## What the task asks:
Search the data for the string "this" and extract every line where it appears.

## Items:
○ ○ ○

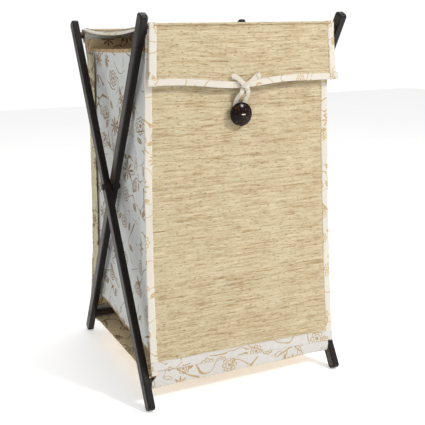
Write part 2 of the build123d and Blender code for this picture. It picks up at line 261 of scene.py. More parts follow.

○ ○ ○

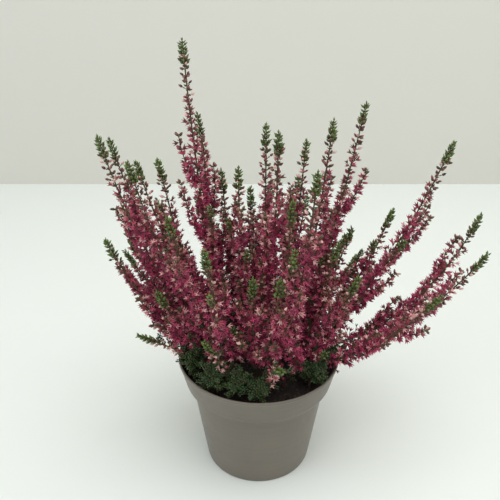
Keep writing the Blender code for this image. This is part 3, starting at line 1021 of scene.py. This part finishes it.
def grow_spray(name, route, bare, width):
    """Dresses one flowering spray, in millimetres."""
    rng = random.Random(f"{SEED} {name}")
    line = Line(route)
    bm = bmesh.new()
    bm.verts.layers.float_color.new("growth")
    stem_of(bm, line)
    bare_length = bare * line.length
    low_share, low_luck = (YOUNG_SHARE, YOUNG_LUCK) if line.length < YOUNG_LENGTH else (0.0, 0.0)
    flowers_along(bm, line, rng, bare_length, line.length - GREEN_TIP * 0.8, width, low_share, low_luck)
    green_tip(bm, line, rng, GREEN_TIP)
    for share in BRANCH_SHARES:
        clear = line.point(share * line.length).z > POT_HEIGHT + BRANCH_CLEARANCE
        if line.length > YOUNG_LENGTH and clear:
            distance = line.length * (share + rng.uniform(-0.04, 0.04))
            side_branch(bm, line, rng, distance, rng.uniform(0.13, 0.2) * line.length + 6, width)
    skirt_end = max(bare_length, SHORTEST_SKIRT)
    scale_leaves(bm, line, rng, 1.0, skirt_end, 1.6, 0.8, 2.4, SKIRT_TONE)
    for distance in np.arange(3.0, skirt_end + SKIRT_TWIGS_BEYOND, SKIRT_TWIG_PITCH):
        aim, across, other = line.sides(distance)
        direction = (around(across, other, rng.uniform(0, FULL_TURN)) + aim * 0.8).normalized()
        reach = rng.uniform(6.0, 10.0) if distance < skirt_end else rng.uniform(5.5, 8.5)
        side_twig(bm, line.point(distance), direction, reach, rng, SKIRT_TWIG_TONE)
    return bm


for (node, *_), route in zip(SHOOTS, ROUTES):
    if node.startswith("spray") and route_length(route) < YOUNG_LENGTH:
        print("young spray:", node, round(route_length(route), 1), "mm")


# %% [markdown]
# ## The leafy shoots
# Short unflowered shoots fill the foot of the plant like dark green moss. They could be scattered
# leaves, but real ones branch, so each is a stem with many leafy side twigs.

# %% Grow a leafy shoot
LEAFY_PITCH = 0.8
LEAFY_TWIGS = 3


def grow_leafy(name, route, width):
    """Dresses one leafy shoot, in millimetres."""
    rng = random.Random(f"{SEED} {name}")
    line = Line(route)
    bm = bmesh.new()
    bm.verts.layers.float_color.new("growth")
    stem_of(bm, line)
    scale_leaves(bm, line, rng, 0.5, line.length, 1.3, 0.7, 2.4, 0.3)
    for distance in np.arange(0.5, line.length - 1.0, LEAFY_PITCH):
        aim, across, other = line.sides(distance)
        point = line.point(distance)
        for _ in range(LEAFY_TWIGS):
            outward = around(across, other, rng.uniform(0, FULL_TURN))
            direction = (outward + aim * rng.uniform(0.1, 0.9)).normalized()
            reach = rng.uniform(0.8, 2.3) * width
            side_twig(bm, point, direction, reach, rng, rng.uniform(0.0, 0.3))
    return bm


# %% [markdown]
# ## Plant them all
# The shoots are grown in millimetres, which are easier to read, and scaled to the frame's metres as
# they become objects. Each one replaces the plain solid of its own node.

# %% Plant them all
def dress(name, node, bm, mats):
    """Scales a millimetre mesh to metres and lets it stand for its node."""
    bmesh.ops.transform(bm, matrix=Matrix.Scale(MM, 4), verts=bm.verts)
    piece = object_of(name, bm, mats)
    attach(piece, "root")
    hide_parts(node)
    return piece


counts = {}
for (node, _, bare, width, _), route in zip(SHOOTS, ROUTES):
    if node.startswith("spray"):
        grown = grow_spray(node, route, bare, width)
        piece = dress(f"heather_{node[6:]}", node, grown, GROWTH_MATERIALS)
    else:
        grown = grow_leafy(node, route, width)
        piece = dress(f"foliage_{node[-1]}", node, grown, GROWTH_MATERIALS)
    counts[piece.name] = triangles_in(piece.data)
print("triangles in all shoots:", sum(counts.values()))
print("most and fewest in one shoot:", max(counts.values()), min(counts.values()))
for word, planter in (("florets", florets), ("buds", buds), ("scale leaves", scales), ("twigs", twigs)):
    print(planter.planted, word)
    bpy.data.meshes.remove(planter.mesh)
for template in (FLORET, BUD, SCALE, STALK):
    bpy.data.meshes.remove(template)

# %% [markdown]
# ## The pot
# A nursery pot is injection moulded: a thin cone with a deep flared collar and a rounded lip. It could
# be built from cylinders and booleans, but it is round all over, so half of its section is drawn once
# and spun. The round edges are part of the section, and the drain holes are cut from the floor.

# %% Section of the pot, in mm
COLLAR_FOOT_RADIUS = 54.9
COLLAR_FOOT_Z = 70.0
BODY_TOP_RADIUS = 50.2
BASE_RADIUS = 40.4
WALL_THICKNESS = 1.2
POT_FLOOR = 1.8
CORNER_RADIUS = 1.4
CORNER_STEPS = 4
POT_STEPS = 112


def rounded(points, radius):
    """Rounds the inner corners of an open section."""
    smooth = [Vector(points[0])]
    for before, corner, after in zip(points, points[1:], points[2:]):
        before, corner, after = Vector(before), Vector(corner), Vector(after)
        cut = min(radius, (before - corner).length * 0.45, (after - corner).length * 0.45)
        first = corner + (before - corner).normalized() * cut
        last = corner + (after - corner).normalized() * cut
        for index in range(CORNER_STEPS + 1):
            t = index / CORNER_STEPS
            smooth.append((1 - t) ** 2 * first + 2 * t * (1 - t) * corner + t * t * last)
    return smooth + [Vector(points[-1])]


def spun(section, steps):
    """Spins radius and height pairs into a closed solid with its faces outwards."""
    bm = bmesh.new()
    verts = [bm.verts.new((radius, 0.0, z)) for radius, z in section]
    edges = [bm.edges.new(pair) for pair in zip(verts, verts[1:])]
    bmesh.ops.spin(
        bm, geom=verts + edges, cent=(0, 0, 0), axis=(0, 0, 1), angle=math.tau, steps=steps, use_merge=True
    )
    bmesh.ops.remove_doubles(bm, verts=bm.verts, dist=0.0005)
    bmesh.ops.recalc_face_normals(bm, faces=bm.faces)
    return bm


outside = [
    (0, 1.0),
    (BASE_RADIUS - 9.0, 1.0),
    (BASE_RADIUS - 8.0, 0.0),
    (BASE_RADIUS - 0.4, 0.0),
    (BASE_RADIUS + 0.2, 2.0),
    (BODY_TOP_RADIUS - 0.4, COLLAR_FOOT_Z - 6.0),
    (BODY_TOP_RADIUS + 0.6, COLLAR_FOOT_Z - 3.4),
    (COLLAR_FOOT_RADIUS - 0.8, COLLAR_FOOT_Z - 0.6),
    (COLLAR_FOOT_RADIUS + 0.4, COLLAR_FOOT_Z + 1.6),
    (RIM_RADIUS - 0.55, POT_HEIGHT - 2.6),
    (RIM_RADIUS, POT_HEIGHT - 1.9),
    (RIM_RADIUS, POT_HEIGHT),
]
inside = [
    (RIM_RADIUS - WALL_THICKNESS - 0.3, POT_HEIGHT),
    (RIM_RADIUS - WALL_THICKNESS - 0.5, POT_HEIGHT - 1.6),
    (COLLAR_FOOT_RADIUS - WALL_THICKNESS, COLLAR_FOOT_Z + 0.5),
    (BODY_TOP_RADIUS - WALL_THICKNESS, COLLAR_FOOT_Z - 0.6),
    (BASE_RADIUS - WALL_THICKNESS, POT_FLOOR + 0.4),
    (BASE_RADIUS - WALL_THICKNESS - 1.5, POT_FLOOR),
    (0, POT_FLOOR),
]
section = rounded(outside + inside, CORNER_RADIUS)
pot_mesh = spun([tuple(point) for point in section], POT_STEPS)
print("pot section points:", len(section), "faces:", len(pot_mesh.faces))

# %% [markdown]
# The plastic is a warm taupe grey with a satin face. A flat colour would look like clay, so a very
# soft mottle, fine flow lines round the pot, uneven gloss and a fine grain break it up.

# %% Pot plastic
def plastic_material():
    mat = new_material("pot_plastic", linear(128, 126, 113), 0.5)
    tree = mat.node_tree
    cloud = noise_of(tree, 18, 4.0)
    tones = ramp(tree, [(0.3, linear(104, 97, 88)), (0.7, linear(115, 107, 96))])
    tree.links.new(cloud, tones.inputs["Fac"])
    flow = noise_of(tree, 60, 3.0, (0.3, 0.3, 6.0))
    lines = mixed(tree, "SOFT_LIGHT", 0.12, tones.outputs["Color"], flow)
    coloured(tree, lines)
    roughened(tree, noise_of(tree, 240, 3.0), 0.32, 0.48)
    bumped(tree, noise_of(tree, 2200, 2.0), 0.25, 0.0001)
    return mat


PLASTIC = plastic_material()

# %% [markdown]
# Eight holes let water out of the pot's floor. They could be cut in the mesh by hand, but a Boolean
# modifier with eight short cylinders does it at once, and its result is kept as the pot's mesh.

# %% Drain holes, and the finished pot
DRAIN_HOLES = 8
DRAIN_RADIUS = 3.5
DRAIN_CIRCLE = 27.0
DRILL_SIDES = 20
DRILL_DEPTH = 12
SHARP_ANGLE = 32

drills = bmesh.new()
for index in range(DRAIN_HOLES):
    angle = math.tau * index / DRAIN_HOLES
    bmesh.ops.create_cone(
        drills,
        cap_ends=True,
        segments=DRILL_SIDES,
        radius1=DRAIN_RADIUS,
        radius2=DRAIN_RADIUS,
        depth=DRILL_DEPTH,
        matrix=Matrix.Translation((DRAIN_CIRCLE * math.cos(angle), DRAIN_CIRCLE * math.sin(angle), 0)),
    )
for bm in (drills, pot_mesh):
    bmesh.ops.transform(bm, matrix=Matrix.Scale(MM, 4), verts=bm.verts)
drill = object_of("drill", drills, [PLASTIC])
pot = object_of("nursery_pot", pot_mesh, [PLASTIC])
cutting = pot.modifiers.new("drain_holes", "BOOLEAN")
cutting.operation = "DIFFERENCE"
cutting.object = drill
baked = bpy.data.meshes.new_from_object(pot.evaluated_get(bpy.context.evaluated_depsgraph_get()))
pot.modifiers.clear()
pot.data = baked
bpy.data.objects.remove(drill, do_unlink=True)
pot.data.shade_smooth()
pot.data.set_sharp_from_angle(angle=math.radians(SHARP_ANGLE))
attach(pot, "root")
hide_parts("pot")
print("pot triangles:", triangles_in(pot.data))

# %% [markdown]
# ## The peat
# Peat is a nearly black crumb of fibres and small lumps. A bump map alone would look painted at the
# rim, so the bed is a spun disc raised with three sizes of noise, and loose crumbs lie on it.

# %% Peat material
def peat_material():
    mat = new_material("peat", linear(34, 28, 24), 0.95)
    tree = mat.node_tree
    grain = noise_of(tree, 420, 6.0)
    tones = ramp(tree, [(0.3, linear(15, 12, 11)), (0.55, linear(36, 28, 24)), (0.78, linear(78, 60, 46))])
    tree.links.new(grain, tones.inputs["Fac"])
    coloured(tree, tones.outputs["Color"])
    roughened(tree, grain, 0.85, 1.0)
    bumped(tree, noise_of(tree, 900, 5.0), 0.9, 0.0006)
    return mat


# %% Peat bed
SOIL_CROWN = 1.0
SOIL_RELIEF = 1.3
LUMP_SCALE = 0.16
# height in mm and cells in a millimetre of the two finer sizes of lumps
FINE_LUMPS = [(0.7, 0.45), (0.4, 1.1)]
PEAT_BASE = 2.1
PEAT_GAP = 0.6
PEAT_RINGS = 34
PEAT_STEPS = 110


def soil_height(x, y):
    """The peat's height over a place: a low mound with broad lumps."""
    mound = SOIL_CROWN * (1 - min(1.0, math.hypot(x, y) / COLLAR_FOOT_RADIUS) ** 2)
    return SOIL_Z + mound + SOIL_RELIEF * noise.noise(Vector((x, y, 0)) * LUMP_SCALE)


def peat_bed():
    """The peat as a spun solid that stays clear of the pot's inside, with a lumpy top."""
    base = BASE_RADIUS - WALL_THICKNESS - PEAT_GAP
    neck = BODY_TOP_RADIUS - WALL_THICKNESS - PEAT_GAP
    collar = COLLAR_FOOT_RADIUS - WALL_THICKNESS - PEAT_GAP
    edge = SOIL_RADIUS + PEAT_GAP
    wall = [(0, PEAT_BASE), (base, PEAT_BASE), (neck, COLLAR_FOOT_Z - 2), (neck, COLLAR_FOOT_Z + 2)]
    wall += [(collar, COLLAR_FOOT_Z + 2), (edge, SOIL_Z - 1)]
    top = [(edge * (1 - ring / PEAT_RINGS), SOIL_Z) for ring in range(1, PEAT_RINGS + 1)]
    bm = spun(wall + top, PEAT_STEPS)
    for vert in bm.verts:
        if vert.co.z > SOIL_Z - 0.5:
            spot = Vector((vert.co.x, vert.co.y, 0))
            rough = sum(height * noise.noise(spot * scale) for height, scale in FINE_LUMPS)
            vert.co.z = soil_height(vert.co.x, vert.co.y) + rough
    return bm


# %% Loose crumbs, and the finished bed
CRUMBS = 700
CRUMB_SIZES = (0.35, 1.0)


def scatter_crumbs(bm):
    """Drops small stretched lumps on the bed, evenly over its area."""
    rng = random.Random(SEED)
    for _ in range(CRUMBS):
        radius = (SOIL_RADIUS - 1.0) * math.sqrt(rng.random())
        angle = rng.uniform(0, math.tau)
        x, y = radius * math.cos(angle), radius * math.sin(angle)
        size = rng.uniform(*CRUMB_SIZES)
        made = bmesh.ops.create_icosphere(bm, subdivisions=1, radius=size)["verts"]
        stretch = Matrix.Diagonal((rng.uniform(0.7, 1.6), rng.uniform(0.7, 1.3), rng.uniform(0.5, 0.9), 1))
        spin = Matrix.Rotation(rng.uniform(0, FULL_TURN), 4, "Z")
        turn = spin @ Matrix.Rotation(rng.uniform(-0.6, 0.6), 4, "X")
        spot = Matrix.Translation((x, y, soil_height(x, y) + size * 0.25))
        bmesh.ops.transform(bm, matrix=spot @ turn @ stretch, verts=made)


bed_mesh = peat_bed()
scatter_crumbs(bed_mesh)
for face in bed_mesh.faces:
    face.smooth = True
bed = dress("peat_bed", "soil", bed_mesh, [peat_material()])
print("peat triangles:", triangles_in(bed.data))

○ ○ ○

## Exercise output:
Write part 2 of the build123d and Blender code for this picture. It picks up at line 261 of scene.py. More parts follow.
Keep writing the Blender code for this image. This is part 3, starting at line 1021 of scene.py. This part finishes it.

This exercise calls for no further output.